Featured, Law and Politics

Massachusetts Senate Passes Opposing Legalization Bill to House Version

Massachusetts Senate Passes Opposing Legalization Bill to House Version

A showdown is brewing in Massachusetts, with legislative deadlines for marijuana legalization looming and voters left wondering if lawmakers in the House and Senate will be able to get on the same page in time for their will to become law.

On Thursday, the Massachusetts Senate passed a bill aiming to end cannabis prohibition in the Commonwealth, an outcome the voters indicated their desire for last November when they approved the initial ballot question. The amended bill passed in the state Senate Thursday by a count of 30-5 and with far more support from legalization advocates than when the House passed a drastically modified piece of legislation, replacing much of what voters approved with remarkably different language and guidelines regarding taxes, local controls, and zoning among other points of contention.

“We are not starting from scratch,” Senator Patricia Jehlen (D-Somerville) told colleagues Thursday morning. “We are starting from a law passed by the voters.” State Sen. Jehlen, Co-Chair of the Marijuana Policy Committee in Massachusetts, added in reference to the House bill, “We should not repeal and replace any of the referenda that have been passed, as others have recommended. We should amend and improve.”
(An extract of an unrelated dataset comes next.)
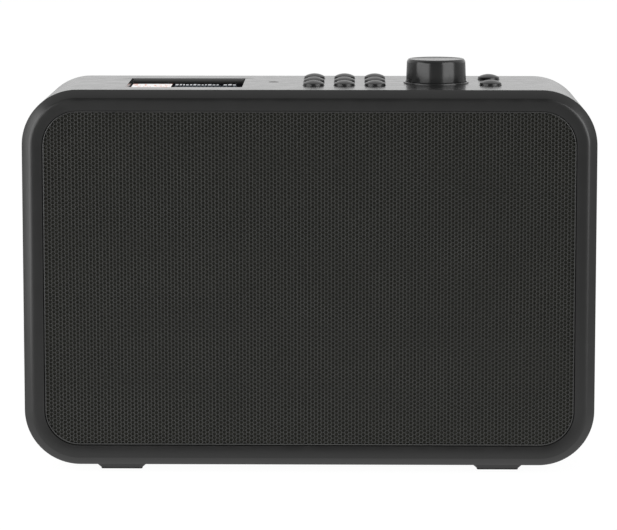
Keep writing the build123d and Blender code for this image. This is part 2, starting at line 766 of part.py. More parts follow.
def make_cone(x):
    """Paper cone, voice-coil former and dust cap: the part of the driver that moves."""
    with BuildPart() as cone:
        turned(
            [
                (CONE_R, 1.6),
                (CONE_R - 0.2, 2.2),
                (COIL_R + 0.3, -11.0),
                (COIL_R + 0.3, -11.4),
                (COIL_R, -11.4),
                (COIL_R, -28.0),
                (COIL_R + 0.4, -28.0),
                (COIL_R + 0.4, -11.9),
            ],
            driver_plane(x),
        )
        turned(
            [(0, -6.4), (4.0, -6.9), (8.0, -8.6), (COIL_R + 1.2, -10.7)]
            + [(COIL_R, -11.2), (7.7, -9.1), (0, -7.1)],
            driver_plane(x),
        )
    return cone


driver_names = [("left", -DRIVER_X), ("right", DRIVER_X)]
for side_name, x in driver_names:
    save(make_frame(x), f"{side_name}_driver_frame")
    save(make_cone(x), f"{side_name}_driver_cone")
    with BuildPart() as magnet:
        turned(
            [
                (0, -BASKET_END - 0.2),
                (COIL_R - 0.7, -BASKET_END - 0.2),
                (COIL_R - 0.7, -BASKET_END - 12.2),
                (COIL_R + 1.1, -BASKET_END - 12.2),
                (COIL_R + 1.1, -BASKET_END),
                (MAGNET_R - 2, -BASKET_END),
                (MAGNET_R - 2, -BASKET_END - 2.5),
                (MAGNET_R, -BASKET_END - 2.5),
                (MAGNET_R, -BASKET_END - MAGNET_T + 2.5),
                (MAGNET_R - 2, -BASKET_END - MAGNET_T + 2.5),
                (MAGNET_R - 2, -BASKET_END - MAGNET_T),
                (0, -BASKET_END - MAGNET_T),
            ],
            driver_plane(x),
        )
    save(magnet, f"{side_name}_driver_magnet")

with BuildPart() as driver_surrounds:
    for side_name, x in driver_names:
        turned(
            [
                (29.2, 2.5),
                (29.8, 2.5),
                (30.4, 3.7),
                (31.4, 4.2),
                (32.4, 3.7),
                (33.0, 2.9),
                (34.4, 2.9),
                (34.4, FLANGE_T),
                (32.6, FLANGE_T),
                (32.0, 3.2),
                (31.4, 3.6),
                (30.9, 3.2),
                (30.2, 2.0),
                (29.2, 2.0),
            ],
            driver_plane(x),
        )
save(driver_surrounds, "driver_surrounds")

with BuildPart() as driver_screws:
    for side_name, x in driver_names:
        with BuildSketch(driver_plane(x)):
            with PolarLocations(DRIVER_SCREW_R, 4, 45):
                Circle(0.95)
        extrude(amount=-6)
        with BuildSketch(driver_plane(x)):
            with PolarLocations(DRIVER_SCREW_R, 4, 45):
                Circle(1.2)
        extrude(amount=FLANGE_T)
        with BuildSketch(driver_plane(x).offset(FLANGE_T)):
            with PolarLocations(DRIVER_SCREW_R, 4, 45):
                Circle(1.95)
        extrude(amount=1.3)
save(driver_screws, "driver_screws")

# speaker leads from the main board's front edge up to each driver
with BuildPart() as speaker_leads:
    for side_name, x in driver_names:
        side = math.copysign(1, x)
        with BuildLine() as lead_line:
            FilletPolyline(
                (side * 52, BOARD_Y - 24, BOARD_Z + BOARD_T + 0.2),
                (side * 52, BOARD_Y - 24, BOARD_Z + 16),
                (side * 60, FRONT_Y + BAFFLE_BACK + 27, 44),
                (side * 64, FRONT_Y + BAFFLE_BACK + 15, 56),
                radius=[6, 8],
            )
        lead = lead_line.wires()[0]
        with BuildSketch(Plane(origin=lead @ 0, z_dir=lead % 0)) as lead_end:
            Circle(1.0)
        sweep(lead_end.sketch, path=lead)
save(speaker_leads, "speaker_leads")

# ---- antenna ------------------------------------------------------------------------------
PIVOT_Y = BACK_Y + ANTENNA_OUT
COVER_Y = BACK_Y - COVER_IN
mast_plane = Plane(origin=(ANTENNA_X, PIVOT_Y, ANTENNA_Z), x_dir=(0, 0, 1), z_dir=(-1, 0, 0))

with BuildPart() as antenna_base:
    back = Plane(origin=(ANTENNA_X, COVER_Y, ANTENNA_Z), x_dir=(-1, 0, 0), z_dir=(0, 1, 0))
    turned(
        [(0, -4.5), (3.4, -4.5), (3.4, -3.4), (2.0, -3.4), (2.0, 0.3)]
        + [(6.2, 0.3), (6.2, 1.6), (5.6, 2.1), (0, 2.1)],
        back,
    )
    # two ears, above and below the mast's tongue
    for low in (-4.0, 1.9):
        with BuildSketch(Plane(origin=(ANTENNA_X, 0, ANTENNA_Z + low))):
            with Locations((0, PIVOT_Y)):
                Circle(4.0)
            with Locations((0, (COVER_Y + 1.8 + PIVOT_Y) / 2)):
                Rectangle(8.0, PIVOT_Y - COVER_Y - 1.8)
        extrude(amount=2.1)
    with BuildSketch(Plane.XY.offset(ANTENNA_Z - 3.9)):
        with Locations((ANTENNA_X, PIVOT_Y)):
            Circle(PIN_R)
    extrude(amount=7.8)
save(antenna_base, "antenna_base")

sections = []
for number, radius in enumerate(SECTION_R, start=1):
    last = number == len(SECTION_R)
    start = ANTENNA_TONGUE + (number - 1) * 1.5
    length = SECTION_L + 2.5 * (number - 1)
    with BuildPart() as section:
        with BuildSketch(mast_plane.offset(start)):
            Circle(radius)
            if not last:
                Circle(radius - SECTION_WALL, mode=Mode.SUBTRACT)
        extrude(amount=length)
        if number == 1:
            # the flat tongue that turns on the base's pin, and the plug that closes the tube
            with BuildSketch(mast_plane.offset(ANTENNA_TONGUE - 1.5)):
                Circle(radius)
            extrude(amount=1.6)
            with BuildSketch(Plane.XY.offset(ANTENNA_Z - 1.6)):
                with Locations((ANTENNA_X, PIVOT_Y)):
                    Circle(2.2)
                with Locations((ANTENNA_X - ANTENNA_TONGUE / 2 + 0.5, PIVOT_Y)):
                    Rectangle(ANTENNA_TONGUE - 1.0, 4.4)
            extrude(amount=3.2)
            with BuildSketch(Plane.XY.offset(ANTENNA_Z - 1.6)):
                with Locations((ANTENNA_X, PIVOT_Y)):
                    Circle(PIN_R + 0.06)
            extrude(amount=3.2, mode=Mode.SUBTRACT)
    sections.append(section)
    save(section, f"antenna_section_{number}")

TIP_START = ANTENNA_TONGUE + 1.5 * (len(SECTION_R) - 1) + SECTION_L + 2.5 * (len(SECTION_R) - 1)
with BuildPart() as antenna_tip:
    turned(
        [(0, TIP_START), (2.6, TIP_START), (3.25, TIP_START + 0.8), (3.25, TIP_START + 4.5)]
        + [(2.4, TIP_START + 5.8), (0, TIP_START + 6.2)],
        mast_plane,
    )
save(antenna_tip, "antenna_tip")
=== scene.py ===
"""Looks of the table radio: perforated grille, controls, display, materials, lights and camera."""

import json
import math

import bpy
import numpy as np
from mathutils import Matrix, Vector


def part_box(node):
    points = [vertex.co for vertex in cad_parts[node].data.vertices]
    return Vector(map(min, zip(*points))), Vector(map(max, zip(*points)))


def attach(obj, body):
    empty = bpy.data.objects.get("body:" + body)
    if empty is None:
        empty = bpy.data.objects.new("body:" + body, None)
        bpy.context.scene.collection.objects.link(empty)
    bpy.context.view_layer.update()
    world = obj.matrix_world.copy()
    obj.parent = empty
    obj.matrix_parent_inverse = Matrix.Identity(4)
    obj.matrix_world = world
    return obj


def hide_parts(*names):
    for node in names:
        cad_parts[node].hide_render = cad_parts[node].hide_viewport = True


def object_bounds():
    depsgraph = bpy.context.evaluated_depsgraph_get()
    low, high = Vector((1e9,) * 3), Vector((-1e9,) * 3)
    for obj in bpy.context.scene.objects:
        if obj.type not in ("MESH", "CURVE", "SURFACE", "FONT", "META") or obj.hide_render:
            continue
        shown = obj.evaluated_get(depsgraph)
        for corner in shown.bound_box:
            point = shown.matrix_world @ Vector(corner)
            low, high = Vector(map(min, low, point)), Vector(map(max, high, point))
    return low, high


MM = 0.001

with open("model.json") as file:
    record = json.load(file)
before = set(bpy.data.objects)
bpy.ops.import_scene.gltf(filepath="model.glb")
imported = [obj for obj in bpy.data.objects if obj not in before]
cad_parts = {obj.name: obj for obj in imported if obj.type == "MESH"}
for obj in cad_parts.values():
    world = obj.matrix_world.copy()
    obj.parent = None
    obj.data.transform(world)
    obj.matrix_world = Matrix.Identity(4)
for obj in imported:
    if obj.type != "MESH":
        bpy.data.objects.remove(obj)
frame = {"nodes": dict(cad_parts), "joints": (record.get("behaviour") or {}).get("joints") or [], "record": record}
cad_low, cad_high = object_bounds()
nodes_of_frame = frame["nodes"]
joints = {joint["name"]: joint for joint in frame["joints"]}
front_y = cad_low.y

# The top slopes a little towards the back: its normal is the way the buttons rise.
UP = -Vector(joints["knob_press"]["axis"]).normalized()
RIGHT = Vector((1, 0, 0))
BACK = UP.cross(RIGHT).normalized()


# ---- materials ----------------------------------------------------------------------------
# Sizes are how far across a texture's features are.
NOISE_LOW = 0.3  # spread maps a noise from this value...
NOISE_HIGH = 0.7  # ...to this one
MOTTLE_SIZE = 18 * MM
GLOSS_SIZE = 7 * MM
UNEVEN_SIZE = 30 * MM
GLOW_SIZE = 2 * MM
SMEAR_SIZE = 9 * MM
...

While the House bill almost triples the voter-approved tax rate from 12 percent to 28 percent and removes the common voter’s direct power to control their local cannabis market, the Senate bill takes a more conservative approach to amending certain aspects of the ballot question. Whereas the House aimed to scrap most of the defining characteristics of the voter-approved Question 4, the state Senate set out to amend specific areas of concern while leaving the overall intentions of the law intact.

“This legislation sets up an improved governance structure for the oversight of the industry, ensures access to the market for communities who have been disproportionally affected by the war on drugs, and keeps the tax rate at a level that we hope will eliminate the black market,” Senate President Stanley C. Rosenberg explained after the bill passed.

A 28 percent tax may seem like a great idea if you want to fill the Commonwealth checking account with haste, but what will stop a cannabis consumer from taking a short drive to neighboring states like Connecticut and Rhode Island that are both working diligently toward ending prohibition and opening retail markets of their own? Or worse yet, what will stop those consumers from texting their black market dealer in Massachusetts to avoid paying the 28 percent surcharge? The Massachusetts Senators recognize that there is an appropriate tax rate zone where both consumers feel comfortable paying a small fee for a safe and regulated industry and the state still collects enough revenue to sustain the market and maintain optimal public health and safety.

The two sides will have to convene and hammer out the differences in their contradictory bills before submitting one all encompassing solution to the governor for review by the state’s self-imposed deadline next Friday. Representatives from the Senate and House will now hold a conference committee this coming week to find common ground ahead of the cutoff so that recreational sales can begin when they are supposed to on July 1, 2018.